* Data lines:

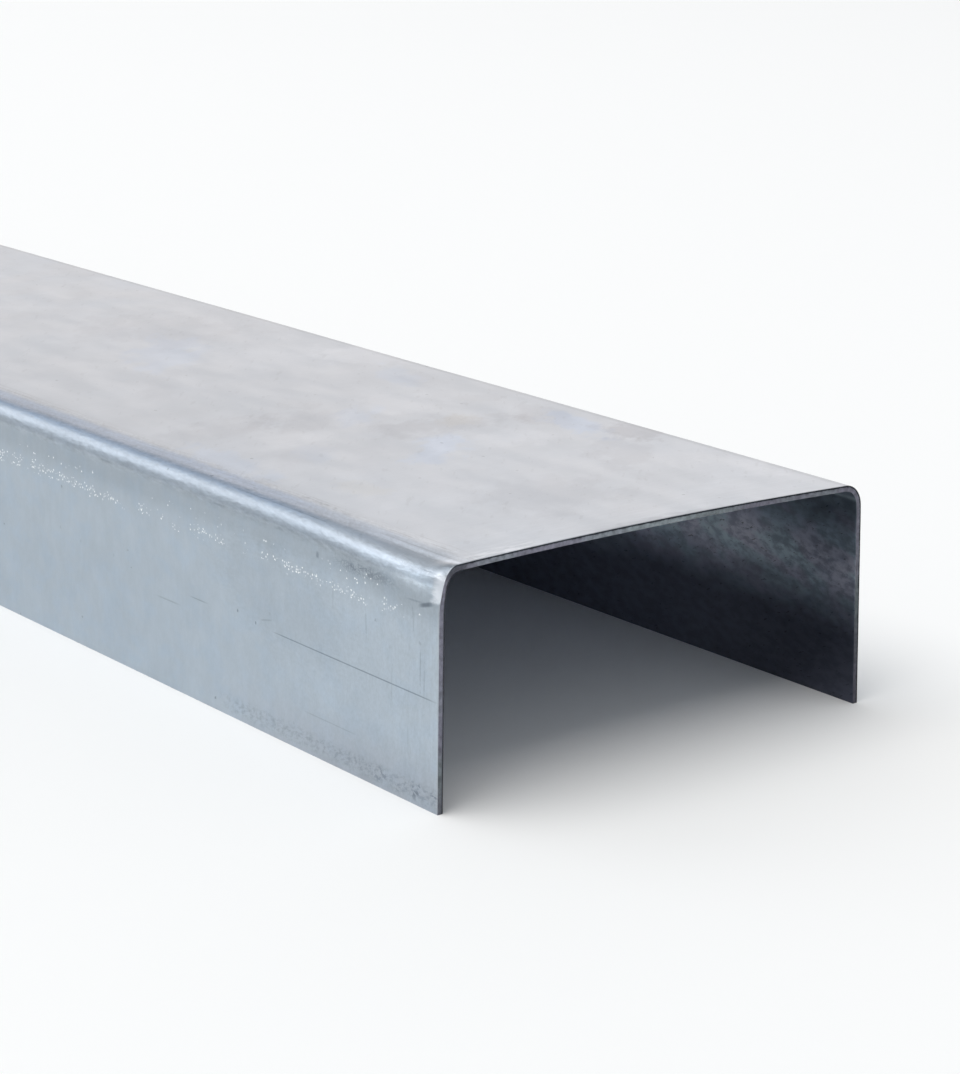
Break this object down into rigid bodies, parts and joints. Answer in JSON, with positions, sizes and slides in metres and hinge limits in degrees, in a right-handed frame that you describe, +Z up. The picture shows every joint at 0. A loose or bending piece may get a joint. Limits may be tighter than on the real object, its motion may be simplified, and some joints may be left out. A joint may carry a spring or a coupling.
{
  "type": "steel track",
  "caption": "Plain U-section framing track roll-formed from galvanised steel sheet: a flat web with a short leg along each side that leans slightly outward.",
  "frame": {"origin": "on the floor that the slit edges rest on, under the middle of the track's length and width", "axes": "+X along the length, +Y across the web, +Z up and out of the web's outer face"},
  "size_m": [2.4, 0.073, 0.032],
  "materials": {
    "galvanised_steel": "satin"
  },
  "bodies": {
    "root": {"track": "galvanised_steel"}
  },
  "joints": []
}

* Aim:
Collect from the data above every line that includes "bodies".

* Correct output:
Break this object down into rigid bodies, parts and joints. Answer in JSON, with positions, sizes and slides in metres and hinge limits in degrees, in a right-handed frame that you describe, +Z up. The picture shows every joint at 0. A loose or bending piece may get a joint. Limits may be tighter than on the real object, its motion may be simplified, and some joints may be left out. A joint may carry a spring or a coupling.
  "bodies": {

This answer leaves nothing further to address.